— START OF STORED DATA —

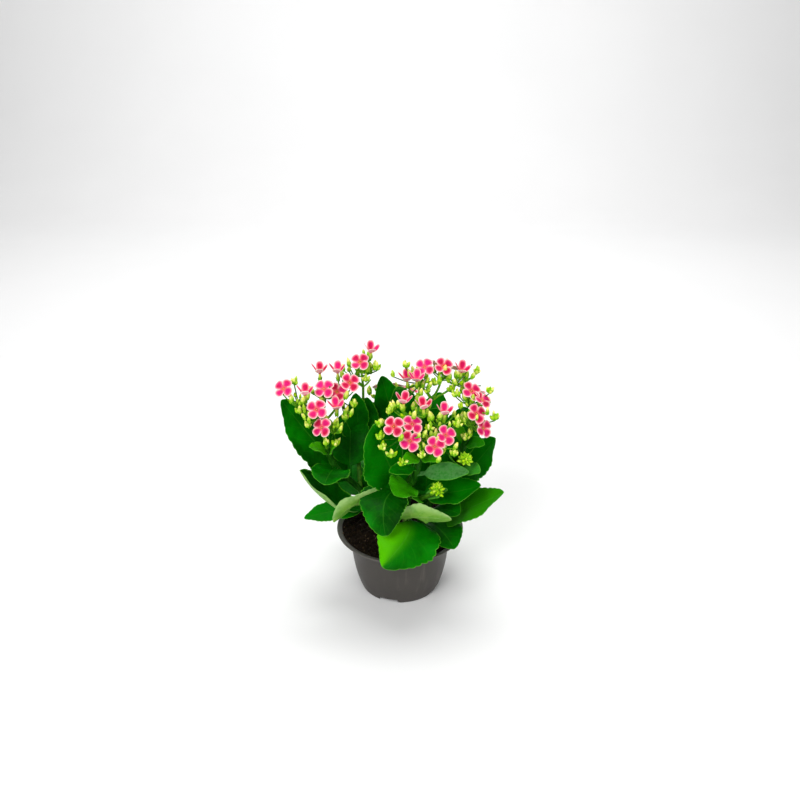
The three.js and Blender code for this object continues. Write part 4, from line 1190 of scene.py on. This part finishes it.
def isClear(base, top, buds=()):
    # a bud keeps off every flower's petals and off the other buds, and hides no flower from the front
    look, eye = sprayLook, 1000 * np.array(stageLook["cameraPlace"])
    for share in (0.0, 0.25, 0.5, 0.75, 1.0):
        place = base + share * (top - base)
        sight = unit(place - eye)
        for centre, normal, reach in allBlooms:
            height = (place - centre) @ normal
            wide = look["petalReach"] if height > look["petalBottom"] else look["tubeReach"]
            off = np.linalg.norm(place - centre - height * normal)
            if look["tubeBottom"] < height < reach and off < wide:
                return False
            nearer = (centre - eye) @ sight > np.linalg.norm(place - eye)
            if nearer and np.linalg.norm(np.cross(centre - eye, sight)) < look["hidingReach"]:
                return False
    return all(np.linalg.norm(base - bud[0]) > look["budReach"] for bud in buds if bud[3] < 2)


def stalkFoot(on):
    line = stemLines[on]
    rise = unit(line[-1] - line[-2])
    return line[-1] + 0.3 * rise, rise


def branch(points, count, girths, age):
    line = smoothLine(points, count)
    return line, np.linspace(*girths, len(line)), age


def dropped(place, fall):
    return place - np.array([0, 0, fall])


def drawn(sizes, number):
    return sizes[0] + sizes[1] * chance(number)


def bractPair(place, turn, size):
    return [(place, Quaternion(upAxis, turn + math.pi * b), size, 2, 0.1) for b in range(2)]


def setBlooms(end, blooms, seed, a, lines):
    places = []
    for b, (x, y, z, lean, turn, *half) in enumerate(blooms):
        direction, centre = leaning(lean, turn), np.array([x, y, z], float)
        spin = (0 if half else math.pi / 4) + 0.5 * (chance(seed + 31 * a + 7 * b) - 0.5)
        kind = half[0] if half else int(chance(seed + 5 * a + 3 * b) > 0.55)
        places.append((centre, turnTo(direction, spin), 1.0, kind, chance(seed + 13 * a + b)))
        tubeEnd = centre - bloomLook["tube"] * direction
        away = tubeEnd - end
        middle = end + 0.5 * away + 0.8 * direction * np.linalg.norm(away) * 0.12
        lines.append(branch([end, middle, tubeEnd + 0.3 * direction], 10, sprayLook["pedicel"], 0.05))
    return places


def forkBuds(end, count, seed, lines):
    # the buds of the fork itself, then smaller ones wherever no flower is in the way
    look, buds = sprayLook, []
    for b in range(count + look["moreBuds"]):
        n, more = seed + 11 * b, b >= count
        around = 360 * (b + 0.5 * chance(n + 1)) / count
        if more:
            around = look["goldenTurn"] * b + 40 * chance(n + 1)
        kind = look["smallBud"] if more else look["forkBud"]
        lean, reach, size, tone = (drawn(sizes, n + k) for sizes, k in zip(kind, (0, 2, 3, 4)))
        out, direction = leaning(lean, around), leaning(0.45 * lean, around)
        tip = end + reach * out
        if more and not isClear(tip, tip + budLook["young"] * size * direction):
            continue
        way = [end, dropped(end + 0.55 * reach * out, 0.5), tip + 0.2 * direction]
        lines.append(branch(way, 7, look["budStalk"], 0.05))
        buds.append((tip, turnTo(direction, 6 * chance(n + 5)), size, int(more), tone))
    return buds


def besideBuds(end, bloom, seed, lines, buds):
    # younger buds rise beside a flower, clear of its petals, each with two smaller ones at its foot
    look, found = sprayLook, 0
    for n in range(seed, seed + 401 * look["besideTries"], 401):
        around, lean = 360 * chance(n), 30 * chance(n + 1)
        direction = leaning(lean, around)
        top = np.array(bloom[:3], float) + (9 + 6 * chance(n + 2)) * leaning(90, around)
        top = top + np.array([0, 0, 6 * chance(n + 3) - 3])
        size = drawn(look["besideBud"], n + 4)
        base = top - budLook["tall"] * size * direction
        far = np.linalg.norm(base - end) > look["farthest"]
        if found == look["besideBuds"] or far or not isClear(base, top, buds):
            continue
        found += 1
        way = [end, dropped((end + base) / 2, 1.5), base + 0.2 * direction]
        lines.append(branch(way, 8, look["budStalk"], 0.05))
        kind, tone = int(chance(n + 6) > 0.6), 0.2 + 0.6 * chance(n + 7)
        buds.append((base, turnTo(direction, 6 * chance(n + 5)), size, kind, tone))
        for side in (0, 180):
            beside = unit(direction + 0.55 * leaning(90, around + 90 + side))
            foot = base - 0.8 * direction
            if isClear(foot, foot + 5 * beside):
                buds.append((foot, turnTo(beside, 6 * chance(n + 8)), 0.6 * size, 1, 0.35 * chance(n + side)))


def twigBuds(place, ends, seed, lines):
    # a twig of young buds between and around the flowers
    look, buds = sprayLook, []
    fork = dropped(np.array(place, float), 6.0)
    near = min(ends, key=lambda end: np.linalg.norm(end - fork))
    middle = (near + fork) / 2 + np.array([0, 4.0, -3.0])
    lines.append(branch([near, middle, fork], 10, look["twigStalk"], 0.8))
    for b in range(look["twigBuds"]):
        n = seed + 19 * b
        direction = leaning(6 + 44 * chance(n) * min(b, 1), look["goldenTurn"] * b + 60 * chance(n + 1))
        start = fork + 1.6 * direction
        size = drawn(look["twigBud"], n + 2) + (0.1 if b == 0 else 0)
        if isClear(start, start + 8 * size * direction):
            way = np.array([fork, (fork + start) / 2, start + 0.2 * direction])
            lines.append((way, [0.5, 0.5, 0.5], 0.0))
            buds.append((start, turnTo(direction, 6 * chance(n + 3)), size, int(b > 1), 0.75 * chance(n + 4)))
    return buds


def growSpray(node, spray, seed):
    look, name = sprayLook, shortName(node)
    foot, rise = stalkFoot(spray["on"])
    crown = np.array(spray["crown"], float)
    lines = [branch([foot, foot + 3 * rise, crown], 20, (look["stalk"], look["crownGirth"]), 0.2)]
    blooms, buds = [], []
    ends = [np.array(arm[0], float) for arm in spray["arms"]]
    for a, (end, arm) in enumerate(zip(ends, spray["arms"])):
        count, armBlooms = arm[1:]
        knee = dropped(crown + 0.55 * (end - crown), 1.5)
        lines.append(branch([crown, knee, end], 14, look["branch"], 0.15))
        blooms += setBlooms(end, armBlooms, seed, a, lines)
        buds += forkBuds(end, count, seed + 53 * a, lines)
        for b, bloom in enumerate(armBlooms):
            besideBuds(end, bloom, seed + 71 * a + 29 * b, lines, buds)
        buds += bractPair(dropped(end, 1.2), 2.2 * a + seed, 0.7)
    for t, place in enumerate(spray["twigs"]):
        buds += twigBuds(place, ends, seed + 907 * t, lines)
    buds += bractPair(dropped(crown, 1.5), 1.3 + seed, 1.15)
    stalks = growStems("stalks" + name, lines, stalkMaterial, 8)
    bloomPiece = setPieces("blooms" + name, blooms, bloomShapes, (petalMaterial, calyxMaterial))
    budPiece = setPieces("buds" + name, buds, budShapes, (budMaterial, calyxMaterial))
    finishPiece(bloomPiece, "flower", node)
    for piece in (stalks, budPiece):
        finishPiece(piece, "bud", node)


def stalkSkin():
    material, tree, shader, place = newSkin("sprayStalk", 0.5, 0.12)
    cloud = grain(tree, place, 380, 3)
    young, old = (patchy(tree, cloud, 0.35, 0.7, *sprayLook[age]) for age in ("young", "old"))
    coat(tree, shader, patchy(tree, reading(tree, "age"), 0.0, 0.9, young, old), cloud, 0.00015, 0.6)
    return material


petalMaterial, budMaterial, calyxMaterial, stalkMaterial = petalSkin(), budSkin(), calyxSkin(), stalkSkin()
bloomKinds = (("bloomFlat", 1.0, 1), ("bloomCupped", 0.94, 5), ("bloomHalf", 0.6, 9))
bloomShapes = [bloomPrototype(*kind) for kind in bloomKinds]
budShapes = [budPrototype("budTall", budLook["tall"], 0.10), budPrototype("budYoung", budLook["young"], 0.05)]
budShapes.append(bractPrototype("bract"))
for i, (node, spray) in enumerate(sprays.items()):
    growSpray(node, spray, 100 * (i + 1))
print("sprays ready")


# Young heads, still in green bud

headLook = {"buds": 30, "bud": (0.5, 0.2), "stalk": (1.4, 1.2), "budStalk": 0.6}
heads = {
    "head_front": {"on": ("shoot_front", "side"), "radius": 3.6, "rise": 1.6},
    "head_right": {"on": ("shoot_right", "side"), "radius": 4.4, "rise": 1.0},
}


def growHead(node, place, seed):
    name, head = shortName(node), {**headLook, **place}
    foot, rise = stalkFoot(head["on"])
    radius, count, buds = head["radius"], head["buds"], []
    middle = foot + (5 + radius) * rise
    lines = [branch([foot, (foot + middle) / 2, middle], 10, head["stalk"], 0.1)]
    for b in range(count):
        n = seed + 17 * b
        around = sprayLook["goldenTurn"] * b + 20 * chance(n)
        direction = leaning(8 + 100 * (b + 0.5) / count, around)
        start = middle + 0.6 * radius * direction
        start[2] += (head["rise"] - 1) * radius * direction[2]
        way = np.array([middle, (middle + start) / 2, start + 0.3 * direction])
        lines.append((way, [head["budStalk"]] * 3, 0.0))
        size, tone = drawn(head["bud"], n + 1), 0.05 + 0.25 * chance(n + 3)
        buds.append((start, turnTo(direction, 6 * chance(n + 2)), size, 1, tone))
    for b in range(4):
        buds.append((middle - 3 * rise, Quaternion(upAxis, 1.57 * b + 0.4), 0.95, 2, 0.1))
    stalks = growStems("stalksHead" + name, lines, stalkMaterial, 8)
    cluster = setPieces("budsHead" + name, buds, budShapes, (budMaterial, calyxMaterial))
    for piece in (stalks, cluster):
        finishPiece(piece, "bud", node)


for i, (node, place) in enumerate(heads.items()):
    growHead(node, place, 1000 + 100 * i)
for shape in bloomShapes + budShapes:
    bpy.data.objects.remove(shape)
print("heads ready")


# Stage, light and camera


def makeStage():
    look, scene = stageLook, bpy.context.scene
    run = [(-3.0, 0.0), (1.6, 0.0)]
    run += [(1.6 + 0.8 * math.sin(a), 0.8 - 0.8 * math.cos(a)) for a in np.linspace(0.1, math.pi / 2, 12)]
    run += [(2.4, 3.5)]
    points = [(x * 1000, y * 1000, z * 1000) for y, z in run for x in (-4, 4)]
    faces = [(2 * k, 2 * k + 1, 2 * k + 3, 2 * k + 2) for k in range(len(run) - 1)]
    sweep = solidPiece("paleSweep", points, faces)
    material, tree, shader, place = newSkin("palePaper", 0.9, 0.1)
    colour = look["floorColour"]
    tint = patchy(tree, grain(tree, place, 3, 2), 0.3, 0.7, colour, [0.985 * c for c in colour])
    tree.links.new(tint, shader["Base Color"])
    sweep.data.materials.append(material)
    for name, place, aim, size, watts in look["lights"]:
        lamp = newPiece(name, bpy.data.lights.new(name, "AREA"))
        lamp.data.size, lamp.data.energy = size, watts
        lamp.location = place
        lamp.rotation_euler = (Vector(aim) - Vector(place)).to_track_quat("-Z", "Y").to_euler()
    world = scene.world = bpy.data.worlds.new("softSky")
    world.use_nodes = True
    sky = world.node_tree.nodes["Background"].inputs
    sky["Color"].default_value = (1, 1, 1, 1)
    sky["Strength"].default_value = look["worldStrength"]
    camera = scene.camera = newPiece("camera", bpy.data.cameras.new("camera"))
    camera.location = look["cameraPlace"]
    camera.rotation_euler = (math.radians(90 - look["cameraPitch"]), 0, 0)
    camera.data.lens = look["lens"]
    camera.data.sensor_width = 36.0
    scene.view_settings.view_transform = "Standard"


makeStage()
print("stage ready")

— END OF STORED DATA —

WHAT IS NEEDED: Print, please, the lines above from the very first through the one that holds "return place - np.array([0, 0, fall])", both included, word for word and with nothing else.

EXPECTED OUTPUT:
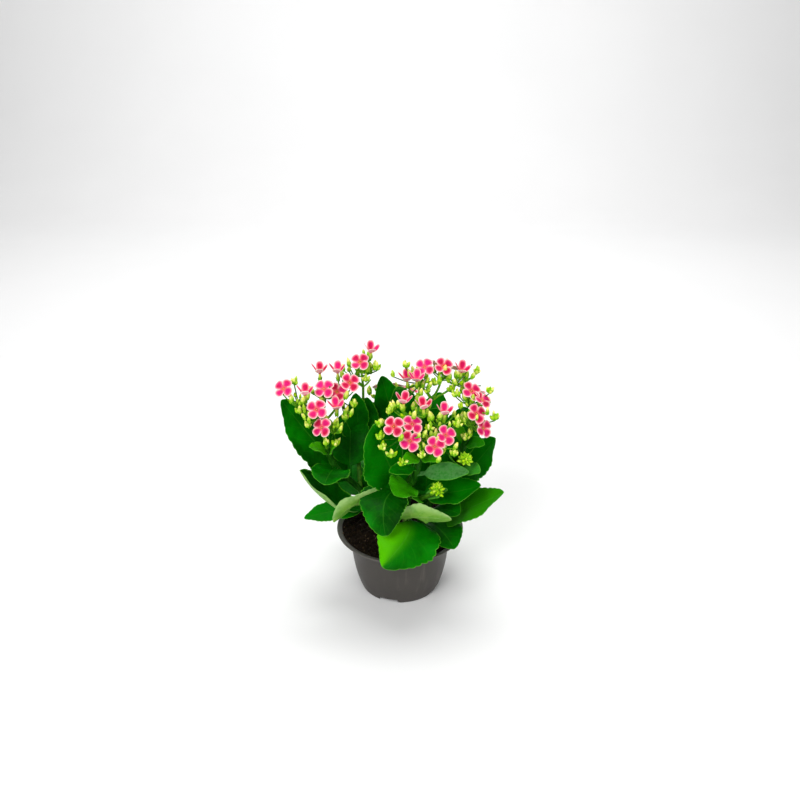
The three.js and Blender code for this object continues. Write part 4, from line 1190 of scene.py on. This part finishes it.
def isClear(base, top, buds=()):
    # a bud keeps off every flower's petals and off the other buds, and hides no flower from the front
    look, eye = sprayLook, 1000 * np.array(stageLook["cameraPlace"])
    for share in (0.0, 0.25, 0.5, 0.75, 1.0):
        place = base + share * (top - base)
        sight = unit(place - eye)
        for centre, normal, reach in allBlooms:
            height = (place - centre) @ normal
            wide = look["petalReach"] if height > look["petalBottom"] else look["tubeReach"]
            off = np.linalg.norm(place - centre - height * normal)
            if look["tubeBottom"] < height < reach and off < wide:
                return False
            nearer = (centre - eye) @ sight > np.linalg.norm(place - eye)
            if nearer and np.linalg.norm(np.cross(centre - eye, sight)) < look["hidingReach"]:
                return False
    return all(np.linalg.norm(base - bud[0]) > look["budReach"] for bud in buds if bud[3] < 2)


def stalkFoot(on):
    line = stemLines[on]
    rise = unit(line[-1] - line[-2])
    return line[-1] + 0.3 * rise, rise


def branch(points, count, girths, age):
    line = smoothLine(points, count)
    return line, np.linspace(*girths, len(line)), age


def dropped(place, fall):
    return place - np.array([0, 0, fall])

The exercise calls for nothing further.